Repeat the data verbatim.

## Available data
_ _ _

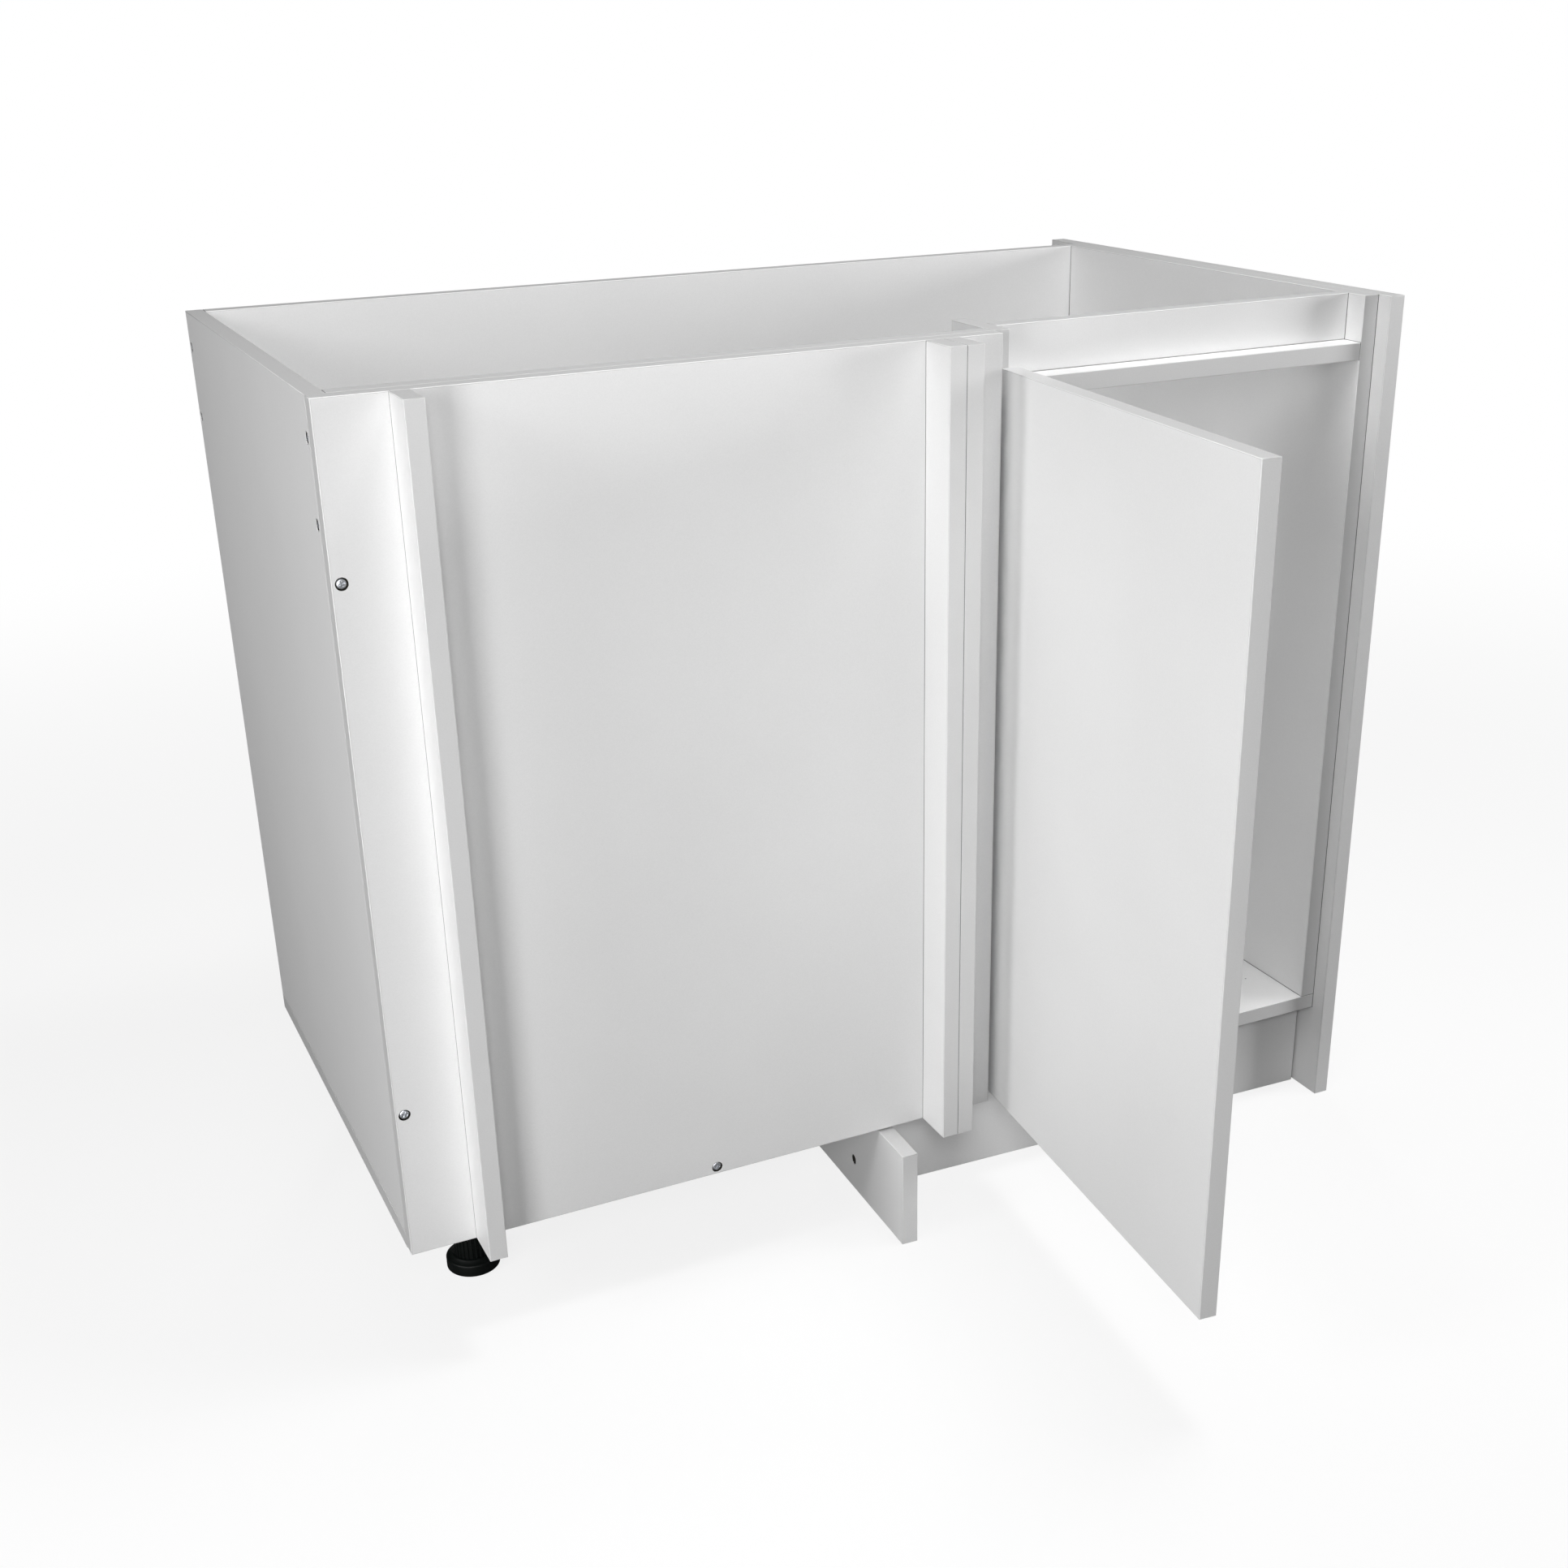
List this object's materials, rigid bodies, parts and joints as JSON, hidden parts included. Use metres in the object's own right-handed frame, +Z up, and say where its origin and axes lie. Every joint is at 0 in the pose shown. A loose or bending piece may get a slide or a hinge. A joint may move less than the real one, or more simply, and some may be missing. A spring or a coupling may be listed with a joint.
{
  "type": "corner base cabinet",
  "caption": "Corner base cabinet with a fixed blind front and spacer battens, a hinged handleless door under a grip recess, plinth, end panel and adjustable legs.",
  "frame": {"origin": "middle of the footprint's bounding box on the floor, with the door standing open as pictured", "axes": "+X from the blind side to the door's side along the width, +Y from the front to the back, +Z up"},
  "size_m": [1, 0.9734, 0.834],
  "materials": {
    "white_board": "satin melamine facing",
    "white_hardboard": "matt painted hardboard",
    "door_board": "satin",
    "black_plastic": "moulded",
    "hinge_steel": "nickel plated",
    "pin_steel": "plain",
    "screw_zinc": "zinc plated"
  },
  "bodies": {
    "cabinet": {"bottom_panel": "white_board", "left_side": "white_board", "right_side": "white_board", "front_rail": "white_board", "rear_rail": "white_board", "hinge_stile": "white_board", "grip_rail": "white_board", "grip_ledge": "white_board", "blind_front": "white_board", "batten_1": "white_board", "batten_2": "white_board", "batten_3": "white_board", "end_panel": "white_board", "plinth_front": "white_board", "plinth_return": "white_board", "back_panel": "white_hardboard", "leg_plate_1": "black_plastic", "leg_plate_2": "black_plastic", "leg_plate_3": "black_plastic", "leg_plate_4": "black_plastic", "leg_sleeve_1": "black_plastic", "leg_sleeve_2": "black_plastic", "leg_sleeve_3": "black_plastic", "leg_sleeve_4": "black_plastic", "hinge_arm_1": "hinge_steel", "hinge_arm_2": "hinge_steel", "hinge_plate_1": "hinge_steel", "hinge_plate_2": "hinge_steel", "plate_screws": "screw_zinc", "arm_screws": "screw_zinc", "side_screws": "screw_zinc", "base_screws": "screw_zinc", "stile_screws": "screw_zinc", "blind_screws": "screw_zinc", "rail_screws": "screw_zinc", "batten_screws": "screw_zinc", "end_screws": "screw_zinc", "plinth_screw": "screw_zinc", "leg_screws": "screw_zinc"},
    "door": {"door": "door_board", "hinge_cup_1": "hinge_steel", "hinge_cup_2": "hinge_steel", "hinge_pin_1": "pin_steel", "hinge_pin_2": "pin_steel", "cup_screws": "screw_zinc"},
    "foot_1": {"leg_foot_1": "black_plastic"},
    "foot_2": {"leg_foot_2": "black_plastic"},
    "foot_3": {"leg_foot_3": "black_plastic"},
    "foot_4": {"leg_foot_4": "black_plastic"}
  },
  "joints": [
    {"name": "door_swing", "type": "hinge", "parent": "cabinet", "child": "door", "pos_m": [0.0865, -0.09279, 0.454], "axis": [0, 0, -1], "range_deg": [-95, 0]},
    {"name": "foot_1_turn", "type": "hinge", "parent": "cabinet", "child": "foot_1", "pos_m": [-0.421, 0.01471, 0], "axis": [0, 0, 1], "continuous": true},
    {"name": "foot_2_turn", "type": "hinge", "parent": "cabinet", "child": "foot_2", "pos_m": [0.405, 0.01471, 0], "axis": [0, 0, 1], "continuous": true},
    {"name": "foot_3_turn", "type": "hinge", "parent": "cabinet", "child": "foot_3", "pos_m": [-0.421, 0.37571, 0], "axis": [0, 0, 1], "continuous": true},
    {"name": "foot_4_turn", "type": "hinge", "parent": "cabinet", "child": "foot_4", "pos_m": [0.405, 0.37571, 0], "axis": [0, 0, 1], "continuous": true}
  ]
}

_ _ _

## Expected answer
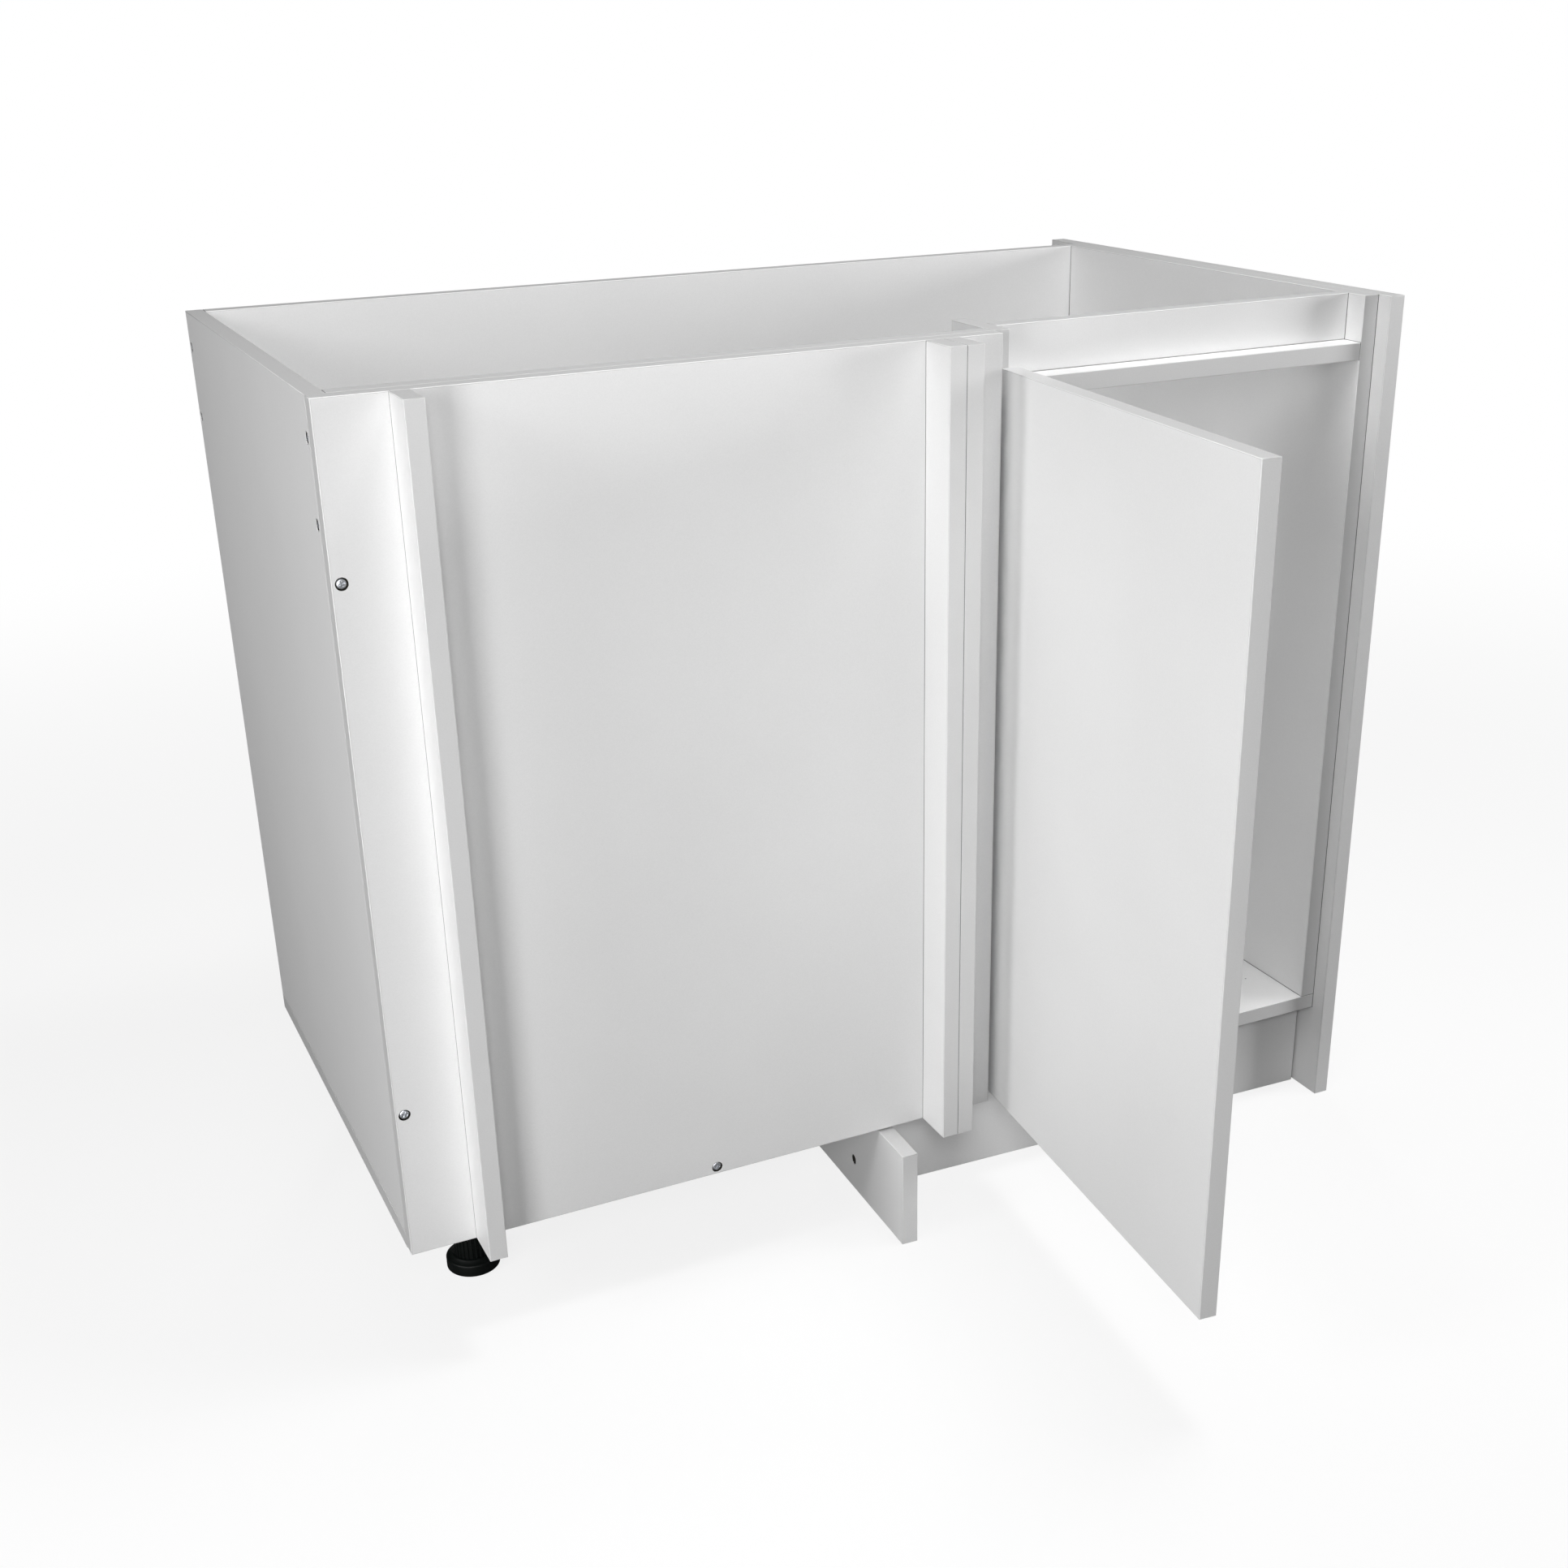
List this object's materials, rigid bodies, parts and joints as JSON, hidden parts included. Use metres in the object's own right-handed frame, +Z up, and say where its origin and axes lie. Every joint is at 0 in the pose shown. A loose or bending piece may get a slide or a hinge. A joint may move less than the real one, or more simply, and some may be missing. A spring or a coupling may be listed with a joint.
{
  "type": "corner base cabinet",
  "caption": "Corner base cabinet with a fixed blind front and spacer battens, a hinged handleless door under a grip recess, plinth, end panel and adjustable legs.",
  "frame": {"origin": "middle of the footprint's bounding box on the floor, with the door standing open as pictured", "axes": "+X from the blind side to the door's side along the width, +Y from the front to the back, +Z up"},
  "size_m": [1, 0.9734, 0.834],
  "materials": {
    "white_board": "satin melamine facing",
    "white_hardboard": "matt painted hardboard",
    "door_board": "satin",
    "black_plastic": "moulded",
    "hinge_steel": "nickel plated",
    "pin_steel": "plain",
    "screw_zinc": "zinc plated"
  },
  "bodies": {
    "cabinet": {"bottom_panel": "white_board", "left_side": "white_board", "right_side": "white_board", "front_rail": "white_board", "rear_rail": "white_board", "hinge_stile": "white_board", "grip_rail": "white_board", "grip_ledge": "white_board", "blind_front": "white_board", "batten_1": "white_board", "batten_2": "white_board", "batten_3": "white_board", "end_panel": "white_board", "plinth_front": "white_board", "plinth_return": "white_board", "back_panel": "white_hardboard", "leg_plate_1": "black_plastic", "leg_plate_2": "black_plastic", "leg_plate_3": "black_plastic", "leg_plate_4": "black_plastic", "leg_sleeve_1": "black_plastic", "leg_sleeve_2": "black_plastic", "leg_sleeve_3": "black_plastic", "leg_sleeve_4": "black_plastic", "hinge_arm_1": "hinge_steel", "hinge_arm_2": "hinge_steel", "hinge_plate_1": "hinge_steel", "hinge_plate_2": "hinge_steel", "plate_screws": "screw_zinc", "arm_screws": "screw_zinc", "side_screws": "screw_zinc", "base_screws": "screw_zinc", "stile_screws": "screw_zinc", "blind_screws": "screw_zinc", "rail_screws": "screw_zinc", "batten_screws": "screw_zinc", "end_screws": "screw_zinc", "plinth_screw": "screw_zinc", "leg_screws": "screw_zinc"},
    "door": {"door": "door_board", "hinge_cup_1": "hinge_steel", "hinge_cup_2": "hinge_steel", "hinge_pin_1": "pin_steel", "hinge_pin_2": "pin_steel", "cup_screws": "screw_zinc"},
    "foot_1": {"leg_foot_1": "black_plastic"},
    "foot_2": {"leg_foot_2": "black_plastic"},
    "foot_3": {"leg_foot_3": "black_plastic"},
    "foot_4": {"leg_foot_4": "black_plastic"}
  },
  "joints": [
    {"name": "door_swing", "type": "hinge", "parent": "cabinet", "child": "door", "pos_m": [0.0865, -0.09279, 0.454], "axis": [0, 0, -1], "range_deg": [-95, 0]},
    {"name": "foot_1_turn", "type": "hinge", "parent": "cabinet", "child": "foot_1", "pos_m": [-0.421, 0.01471, 0], "axis": [0, 0, 1], "continuous": true},
    {"name": "foot_2_turn", "type": "hinge", "parent": "cabinet", "child": "foot_2", "pos_m": [0.405, 0.01471, 0], "axis": [0, 0, 1], "continuous": true},
    {"name": "foot_3_turn", "type": "hinge", "parent": "cabinet", "child": "foot_3", "pos_m": [-0.421, 0.37571, 0], "axis": [0, 0, 1], "continuous": true},
    {"name": "foot_4_turn", "type": "hinge", "parent": "cabinet", "child": "foot_4", "pos_m": [0.405, 0.37571, 0], "axis": [0, 0, 1], "continuous": true}
  ]
}